The essence of gay marriage is the love in the subtitle of Stephanie Coontz’s Marriage, a History: How Love Conquered Marriage. Whereas the essence of historic polygamy, especially religious polygamy in the American inter-mountain west, was (and, where still practiced, is) the acquisition, consolidation, or transfer of property, wealth, or obligations between (pretty much exclusively male) heads of families.

For traditionalists, the way two men would exchange property or obligation would be to do a standard business deal or, if they’re a little more old-fashioned, to arrange a marriage between subordinate family members. And for traditionalists, who historically believed women have no autonomous legal, personal, or property rights, letting two marry is as pointless as letting a man’s cattle marry his house.

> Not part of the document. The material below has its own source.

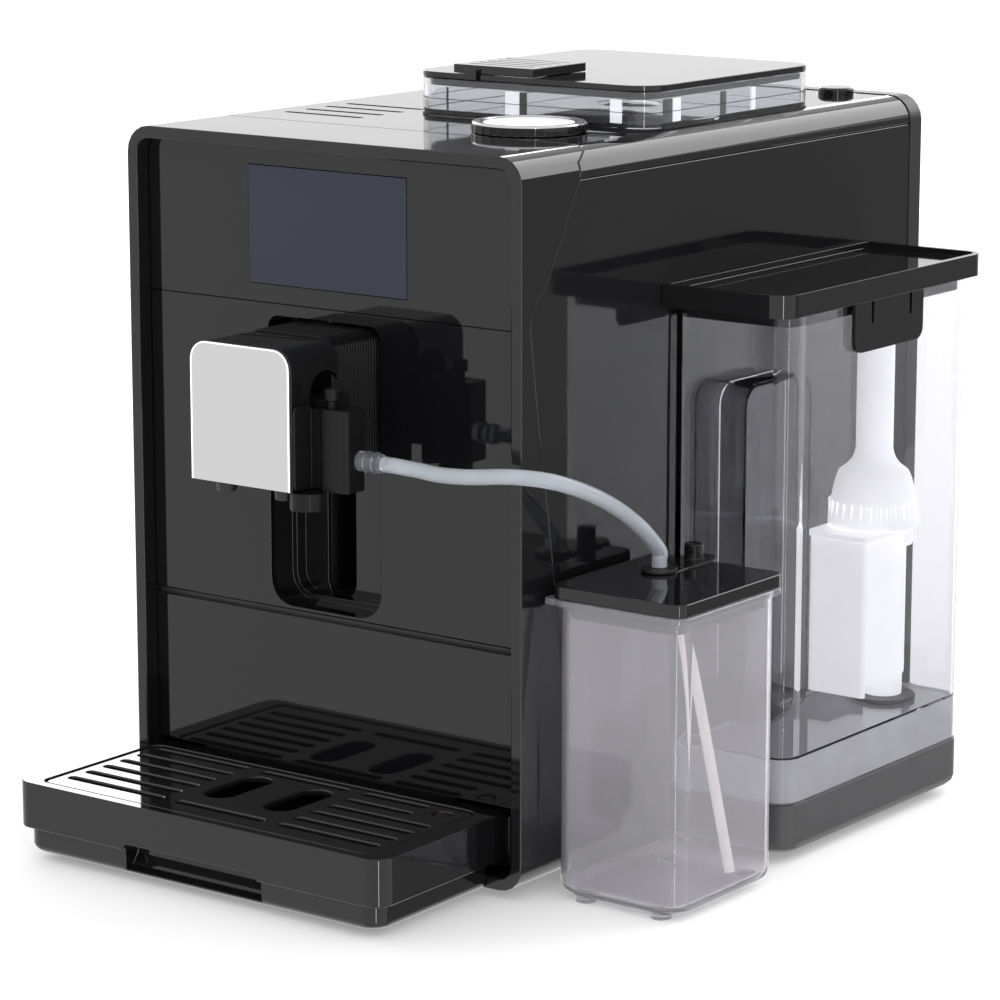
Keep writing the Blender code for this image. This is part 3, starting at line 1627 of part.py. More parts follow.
def drip_grille():
    bottom = grille_top - grille_thickness
    clear = grille_clearance
    low = (tray_left + tray_rim_side + clear, -tray_front + tray_rim_front + clear, bottom)
    high = (tray_right - tray_rim_side - clear, grille_rear, grille_top)
    grille = slab("drip_grille", low, high, grille_corners(0))
    left = low[0] + grille_margin
    right = high[0] - grille_margin
    middle = (left + right) / 2
    centre_half = (grille_oval_spacing + grille_oval_width) / 2
    front = -tray_front + grille_front_margin
    ends = (bottom - overrun, grille_top + overrun)
    half = grille_slot_width / 2
    for row in range(grille_row_count):
        y = front + row * grille_row_pitch
        spans = {"left": (left, middle - centre_half - grille_land)}
        spans["right"] = (middle + centre_half + grille_land, right)
        if row > grille_row_count - 3:
            spans["right"] = (spans["right"][0], float_spot[0] - float_hole - float_land)
        if row in (0, grille_row_count - 1):
            spans["centre"] = (middle - centre_half, middle + centre_half)
        for name, (start, end) in spans.items():
            low = (start, y - half, ends[0])
            high = (end, y + half, ends[1])
            cut(grille, slab(f"grille_{name}_{row}", low, high, half - gap))
    centre = -tray_front + grille_oval_back
    for name, side in (("left", -1), ("right", 1)):
        x = middle + side * grille_oval_spacing / 2
        low = (x - grille_oval_width / 2, centre - grille_oval_length / 2, ends[0])
        high = (x + grille_oval_width / 2, centre + grille_oval_length / 2, ends[1])
        cut(grille, slab(f"grille_oval_{name}", low, high, grille_oval_width / 2 - gap))
    cut(grille, rod("float_hole", float_spot, float_hole, "z", *ends))
    return piece(grille, "gloss_black", (*tray_pivot()[:2], grille_top))


def tray_float():
    low = tray_foot + tray_floor + gap
    top = grille_top - gap
    profile = [
        (0, low),
        (float_foot_radius, low),
        (float_foot_radius, low + float_foot_height),
        (float_radius, low + float_foot_height),
        (float_radius, top - gap),
        (float_radius - gap, top),
        (0, top),
    ]
    item = turned("float", float_spot, profile, "z", small_sides)
    return piece(item, "red", (*float_spot, low))


def grounds_bin():
    bottom = drawer_bottom + drawer_floor + gap
    low = (bin_left, panel_back + drawer_wall + bin_front_gap, bottom)
    high = (bin_left + bin_width, low[1] + bin_depth, bottom + bin_height)
    item = slab("grounds_bin", low, high, bin_corner)
    wall = bin_wall
    low = (low[0] + wall, low[1] + wall, low[2] + wall)
    high = (high[0] - wall, high[1] - wall, high[2] + overrun)
    cut(item, slab("bin_room", low, high, bin_corner - wall))
    return piece(item, "matte_black", tray_pivot())


# Inside
grinder_top = body_top - skin - gap - hopper_neck_drop
grinder_bottom = grinder_top - grinder_height


def grinder():
    wall = grinder_wall
    body = rod("grinder_body", neck_spot, grinder_radius, "z", grinder_bottom, grinder_top, round_sides)
    ends = (grinder_bottom + wall, grinder_top + overrun)
    x, y = neck_spot
    low = (x - chute_width / 2, y - grinder_radius - chute_length, grinder_bottom)
    high = (x + chute_width / 2, y, grinder_bottom + chute_height)
    join(body, slab("grinder_chute", low, high))
    cut(body, rod("grinder_room", neck_spot, grinder_radius - wall, "z", *ends, round_sides))
    hole = burr_shaft_radius + gap * 2
    ends = (grinder_bottom - overrun, grinder_bottom + wall + overrun)
    cut(body, rod("grinder_shaft_hole", neck_spot, hole, "z", *ends))
    low = (low[0] + wall, low[1] + wall, low[2] - overrun)
    high = (high[0] - wall, high[1], high[2] - wall)
    cut(body, slab("chute_room", low, high))
    piece(body, "grey")
    low = grinder_bottom + burr_lift
    shaft = grinder_bottom - motor_shaft_clearance + gap
    profile = [
        (0, shaft),
        (burr_shaft_radius, shaft),
        (burr_shaft_radius, low),
        (burr_radius, low),
        (burr_radius, low + burr_height / 2),
        (burr_radius / 2, low + burr_height),
        (0, low + burr_height),
    ]
    burr = turned("lower_burr", neck_spot, profile)
    for index in range(6):
        turn = tau * index / 6
        x = neck_spot[0] + burr_radius * 3 / 4 * cos(turn)
        y = neck_spot[1] + burr_radius * 3 / 4 * sin(turn)
        ends = (low + burr_height / 2, low + burr_height + overrun)
        cut(burr, rod(f"burr_tooth_{index}", (x, y), burr_shaft_radius, "z", *ends, 6))
    piece(burr, "steel", (*neck_spot, low))
    top = grinder_bottom - motor_shaft_clearance
    motor = rod("grinder_motor", neck_spot, motor_radius, "z", top - motor_height, top, round_sides)
    neck = motor_shaft_clearance - gap
    x, y = neck_spot
    for index in range(4):
        turn = tau * (index + 1 / 2) / 4
        spot = (x + motor_radius * 3 / 4 * cos(turn), y + motor_radius * 3 / 4 * sin(turn))
        ends = (top - overrun, top + neck)
        join(motor, rod(f"motor_post_{index}", spot, burr_shaft_radius, "z", *ends, 8))
    return piece(motor, "steel")


def brew_group():
    bottom = chassis_top + gap
    low = (inner_left + chassis_side + brew_left, brew_front, bottom)
    high = (low[0] + brew_width, brew_front + brew_depth, bottom + brew_height)
    group = slab("brew_group", low, high, brew_corner)
    spot = ((low[0] + high[0]) / 2, (low[1] + high[1]) / 2)
    ends = (high[2] - overrun, high[2] + brew_cylinder_height)
    join(group, rod("brew_cylinder", spot, brew_cylinder_radius, "z", *ends, round_sides))
    ends = (high[2] - brew_cylinder_height, high[2] + brew_cylinder_height + overrun)
    bore = brew_cylinder_radius - grinder_wall
    cut(group, rod("brew_bore", spot, bore, "z", *ends, round_sides))
    return piece(group, "matte_black")


def heater():
    left = recess_right + recess_wall + heater_right
    bottom = chassis_top + gap
    low = (left, heater_front, bottom)
    right = inner_right - heater_side_gap
    high = (right, heater_front + heater_depth, bottom + heater_height)
    return piece(slab("heater", low, high, heater_corner), "aluminium")


def pump():
    bottom = chassis_top + gap
    centre = (pump_back, bottom + pump_lift + pump_radius)
    start = pump_left
    end = pump_left + pump_length
    body = rod("pump", centre, pump_radius, "x", start, end, round_sides)
    low = (start + pump_lift, pump_back - pump_radius / 2, bottom)
    high = (end - pump_lift, pump_back + pump_radius / 2, bottom + pump_lift + pump_radius)
    join(body, slab("pump_foot", low, high))
    return piece(body, "brass")


def control_board():
    front = panel_recess + display_depth + gap
    middle = display_left + display_width / 2
    height = display_panel_bottom + display_bottom_edge + display_height / 2
    low = (middle - board_width / 2, front, height - board_height / 2)
    high = (middle + board_width / 2, front + board_thickness, height + board_height / 2)
    board = slab("control_board", low, high)
    back = high[1]
    low = (middle - board_chip_width / 2, back - board_thickness / 2, height - board_chip_width / 4)
    high = (middle + board_chip_width / 2, back + board_chip, height + board_chip_width / 4)
    join(board, slab("board_chip", low, high))
    return piece(board, "board")


def power_inlet():
    flange = inlet_flange
    low = (inlet_right, body_depth - inlet_depth, inlet_lift)
    high = (inlet_right + inlet_width, body_depth + gap * 2, inlet_lift + inlet_height)
    inlet = slab("power_inlet", low, high, 0, "y")
    low = (low[0] - flange, body_depth + gap, low[2] - flange)
    high = (high[0] + flange, body_depth + gap + inlet_flange_thickness, high[2] + flange)
    join(inlet, slab("inlet_flange", low, high, flange, "y"))
    wall = inlet_wall
    back = high[1]
    low = (inlet_right + wall, back - inlet_socket_depth, inlet_lift + wall)
    high = (inlet_right + inlet_width - wall, back + overrun, inlet_lift + inlet_height - wall)
    cut(inlet, slab("inlet_socket", low, high, wall, "y"))
    middle = (inlet_right + inlet_width / 2, inlet_lift + inlet_height / 2)
    for index, (side, rise) in enumerate(((-1, 0), (0, 1), (1, 0))):
        x = middle[0] + side * inlet_prong_spacing
        z = middle[1] + rise * inlet_prong_width
        low = (x - inlet_prong_width / 2, back - inlet_socket_depth - overrun, z - inlet_prong_height / 2)
        high = (x + inlet_prong_width / 2, back - inlet_prong_width, z + inlet_prong_height / 2)
        join(inlet, slab(f"inlet_prong_{index}", low, high))
    return piece(inlet, "matte_black")


def power_switch():
    left = inlet_right + inlet_width + switch_gap
    middle = inlet_lift + switch_height / 2
    right = left + switch_width
    back = body_depth + switch_rise
    front = body_depth - switch_depth
    half = switch_height / 2 - gap * 2
    points = [
        (front, middle - half / 2),
        (body_depth - switch_pivot, middle - half),
        (back + switch_swing / 2, middle - half),
        (back, middle),
        (back, middle + half),
        (body_depth - switch_pivot, middle + half),
        (front, middle + half / 2),
    ]
    switch = prism("power_switch", points, "x", left + gap, right - gap)
    return piece(switch, "matte_black", ((left + right) / 2, body_depth - switch_pivot, middle))


def place_all():
    """Moves the finished machine so that its middle stands over the origin."""
    for item in bpy.data.objects:
        item.location += centre_shift


def main():
    remove_all()
    base_plate()
    feet()
    front_frame()
    top_cover()
    side_panels()
    service_door()
    rear_panel()
    rear_screws()
    display_panel()
    middle_panel()
    chassis()
    control_board()
    grinder()
    brew_group()
    heater()
    pump()
    power_inlet()
    power_switch()
    spout_plate()
    spout_cover()
    spout_body()
    coffee_nozzles()
    milk_adapter()
    frother_pin()
    milk_outlet()
    hose_sleeve()
    milk_hose()
    milk_jug()
    jug_lid()
    jug_fitting()
    suction_tube()
    tank_shelf()
    water_tank()
    tank_valve()
    tank_lid()
    filter_body()
    filter_cap()
    hopper_body()
    hopper_lid()
    lid_flap()
    grind_knob()
    rear_button()
    drip_tray()
    lower_panel()
    drip_grille()
    tray_float()
    grounds_bin()
    place_all()


main()
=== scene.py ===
import json
from math import cos, pi, radians, sin, tau

import bmesh
import bpy
from mathutils import Matrix, Vector

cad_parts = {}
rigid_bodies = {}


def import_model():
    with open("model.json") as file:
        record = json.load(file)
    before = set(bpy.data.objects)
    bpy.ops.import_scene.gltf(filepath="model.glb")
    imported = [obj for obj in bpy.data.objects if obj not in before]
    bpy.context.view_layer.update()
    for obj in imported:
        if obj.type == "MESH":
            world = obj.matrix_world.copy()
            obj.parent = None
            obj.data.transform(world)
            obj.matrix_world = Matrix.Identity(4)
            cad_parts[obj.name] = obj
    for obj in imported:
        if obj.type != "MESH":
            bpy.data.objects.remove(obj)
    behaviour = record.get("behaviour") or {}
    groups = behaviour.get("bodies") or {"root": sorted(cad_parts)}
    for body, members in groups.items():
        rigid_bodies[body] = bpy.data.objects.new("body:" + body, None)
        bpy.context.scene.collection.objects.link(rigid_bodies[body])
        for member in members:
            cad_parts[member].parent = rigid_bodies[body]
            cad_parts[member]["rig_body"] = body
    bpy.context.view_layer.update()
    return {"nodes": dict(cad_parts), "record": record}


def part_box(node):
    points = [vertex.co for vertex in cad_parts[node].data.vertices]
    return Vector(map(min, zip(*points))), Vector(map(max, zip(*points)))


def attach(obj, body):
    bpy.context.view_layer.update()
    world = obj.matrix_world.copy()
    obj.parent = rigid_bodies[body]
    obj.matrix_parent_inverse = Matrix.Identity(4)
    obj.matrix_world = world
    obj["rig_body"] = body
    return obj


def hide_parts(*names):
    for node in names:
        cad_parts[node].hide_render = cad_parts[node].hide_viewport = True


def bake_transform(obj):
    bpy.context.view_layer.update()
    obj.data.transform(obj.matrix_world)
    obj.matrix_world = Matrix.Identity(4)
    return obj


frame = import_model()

scene = bpy.context.scene
scene.view_settings.view_transform = "Standard"
slotOf = {row["node"]: row["material_slot"] for row in frame["record"]["subparts"]}
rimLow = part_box("front_frame")[0]
corner = Vector((rimLow.x, rimLow.y, 0))


def bodyOf(node):
    return frame["nodes"][node]["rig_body"]


def at(x, y, z):
    return corner + Vector((x, y, z))


print("packed model read:", len(frame["nodes"]), "nodes")

# Camera
cameraView = {
    "place": (1.233, -1.355, 0.543),
    "azimuth": 36.7,
    "elevation": 11.83,
    "lens": 137.27,
    "sensor": 36,
    "far": 200,
}


def addCamera(view):
    turn = radians(view["azimuth"])
    rise = radians(view["elevation"])
    looking = Vector((-sin(turn) * cos(rise), cos(turn) * cos(rise), -sin(rise)))
    data = bpy.data.cameras.new("camera")
    data.lens = view["lens"]
    data.sensor_width = view["sensor"]
    data.clip_end = view["far"]
    made = bpy.data.objects.new("camera", data)
    made.location = at(*view["place"])
    made.rotation_euler = looking.to_track_quat("-Z", "Y").to_euler()
    scene.collection.objects.link(made)
    scene.camera = made


addCamera(cameraView)
print("camera stands")


# Node helpers
def shaderGroup(name, sockets, outputs):
    tree = bpy.data.node_groups.new(name, "ShaderNodeTree")
    for label, kind, value in sockets:
        socket = tree.interface.new_socket(label, in_out="INPUT", socket_type="NodeSocket" + kind)
        if value is not None:
            socket.default_value = value
    for label, kind in outputs:
        tree.interface.new_socket(label, in_out="OUTPUT", socket_type="NodeSocket" + kind)
    return tree, tree.nodes.new("NodeGroupInput"), tree.nodes.new("NodeGroupOutput")


def feed(tree, socket, given):
    # Another node's output is joined to the socket, a number or a colour is set on it
    if isinstance(given, bpy.types.NodeSocket):
        tree.links.new(given, socket)
    else:
        socket.default_value = given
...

Meanwhile I think you’d have to look long and hard to find many same-sex couples who want to marry for reasons larger than to legally and socially cement their personal relationships with each other.

This is not to say that polygamists don’t value love for each other, nor that same-sex couples don’t value tax breaks, powers of attorney, and succession of estates. But it is to say those aren’t the essences of the respective forms of marriage.

So. I think the real question isn’t so much why Utah, with its tradition of polygamy, is so antagonistic to same-sex marriage: the purposes are so diametrically opposed it should be no surprise at all. The real question might instead be whether same-sex couples would be similarly antagonistic to efforts to legalize Utah-style patriarchal, property-based polygamy.

My guess would be yes, same-sex couples would probably be particularly antagonistic. All the more reason, then, not to be surprised that same-sex marriage is least popular in Utah.

Just sayin’

* Quentin Crisp’s flamboyant visibility notwithstanding, for instance, there are far more gay men like the quiet “marines, scaffolders, and rugby players“ he partnered with.